Key Decisions for Investors

  • Establish a 2–3% long position in VGK (Vanguard FTSE Europe ETF) to capture potential cyclical catch-up; target +6–10% over 3 months, set stop-loss at -4% and take-profit at +8–10%.
  • Implement defined-risk short-vol trade: sell a 30–45 day iron condor on VGK (sell 25-delta put & 25-delta call, buy wings to cap risk) sized to 1% portfolio risk; close at 50% premium decay or if underlying moves >3% intraday.
  • Pair trade: long EWG (iShares MSCI Germany ETF) 2% and short EWL (iShares Switzerland ETF) 2% to express cyclicals > defensives in Europe; target 3–5% relative outperformance in 3 months, stop if spread moves against by 2%.
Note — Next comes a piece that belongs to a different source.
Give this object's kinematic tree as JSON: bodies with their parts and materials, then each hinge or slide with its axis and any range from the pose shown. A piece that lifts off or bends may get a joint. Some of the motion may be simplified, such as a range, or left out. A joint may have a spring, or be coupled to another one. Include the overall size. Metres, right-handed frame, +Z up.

  • Allocate 0.5–1% of portfolio to tail protection: buy 3-month SPX puts 1.5–3% OTM or buy VIX calls (expiry 3–6 months) sized to cap a 5–10% drawdown; enter if VIX < 16 or after option skew cheapens by >15%.
  • Increase liquidity by trimming concentrated/high-beta positions by 1–2% and hold cash buffer of 2–3% ahead of the next 30–60 day catalyst window (ECB, US CPI, payrolls) to avoid forced exits on volatility spikes.